What this task involves:
Reproduce the entire listing word for word.

Information provided:
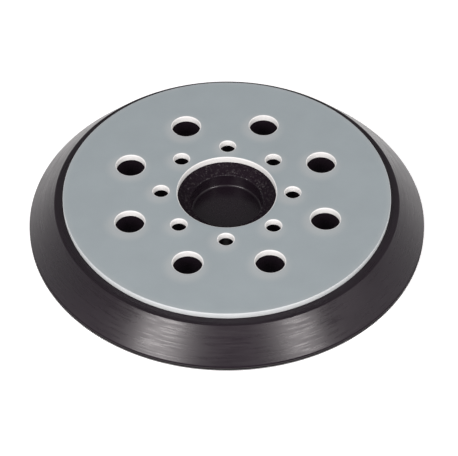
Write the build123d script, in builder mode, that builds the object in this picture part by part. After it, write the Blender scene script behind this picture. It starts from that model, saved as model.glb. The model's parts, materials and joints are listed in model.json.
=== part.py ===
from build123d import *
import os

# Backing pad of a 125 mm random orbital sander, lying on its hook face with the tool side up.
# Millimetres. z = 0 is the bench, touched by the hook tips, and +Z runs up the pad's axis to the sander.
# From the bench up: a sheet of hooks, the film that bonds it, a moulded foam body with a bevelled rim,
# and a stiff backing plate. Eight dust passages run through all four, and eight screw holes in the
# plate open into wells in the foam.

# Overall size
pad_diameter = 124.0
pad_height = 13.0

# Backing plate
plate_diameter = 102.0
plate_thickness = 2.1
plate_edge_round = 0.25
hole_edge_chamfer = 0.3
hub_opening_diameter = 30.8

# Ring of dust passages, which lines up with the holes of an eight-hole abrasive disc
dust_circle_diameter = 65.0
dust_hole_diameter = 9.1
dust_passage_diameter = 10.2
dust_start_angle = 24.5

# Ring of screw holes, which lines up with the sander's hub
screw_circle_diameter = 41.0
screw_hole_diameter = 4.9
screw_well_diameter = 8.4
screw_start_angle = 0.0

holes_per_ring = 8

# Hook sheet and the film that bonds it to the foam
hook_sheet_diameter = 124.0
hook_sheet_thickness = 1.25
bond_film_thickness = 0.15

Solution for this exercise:
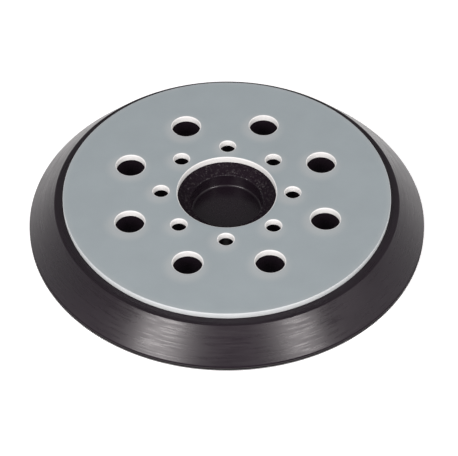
Write the build123d script, in builder mode, that builds the object in this picture part by part. After it, write the Blender scene script behind this picture. It starts from that model, saved as model.glb. The model's parts, materials and joints are listed in model.json.
=== part.py ===
from build123d import *
import os

# Backing pad of a 125 mm random orbital sander, lying on its hook face with the tool side up.
# Millimetres. z = 0 is the bench, touched by the hook tips, and +Z runs up the pad's axis to the sander.
# From the bench up: a sheet of hooks, the film that bonds it, a moulded foam body with a bevelled rim,
# and a stiff backing plate. Eight dust passages run through all four, and eight screw holes in the
# plate open into wells in the foam.

# Overall size
pad_diameter = 124.0
pad_height = 13.0

# Backing plate
plate_diameter = 102.0
plate_thickness = 2.1
plate_edge_round = 0.25
hole_edge_chamfer = 0.3
hub_opening_diameter = 30.8

# Ring of dust passages, which lines up with the holes of an eight-hole abrasive disc
dust_circle_diameter = 65.0
dust_hole_diameter = 9.1
dust_passage_diameter = 10.2
dust_start_angle = 24.5

# Ring of screw holes, which lines up with the sander's hub
screw_circle_diameter = 41.0
screw_hole_diameter = 4.9
screw_well_diameter = 8.4
screw_start_angle = 0.0

holes_per_ring = 8

# Hook sheet and the film that bonds it to the foam
hook_sheet_diameter = 124.0
hook_sheet_thickness = 1.25
bond_film_thickness = 0.15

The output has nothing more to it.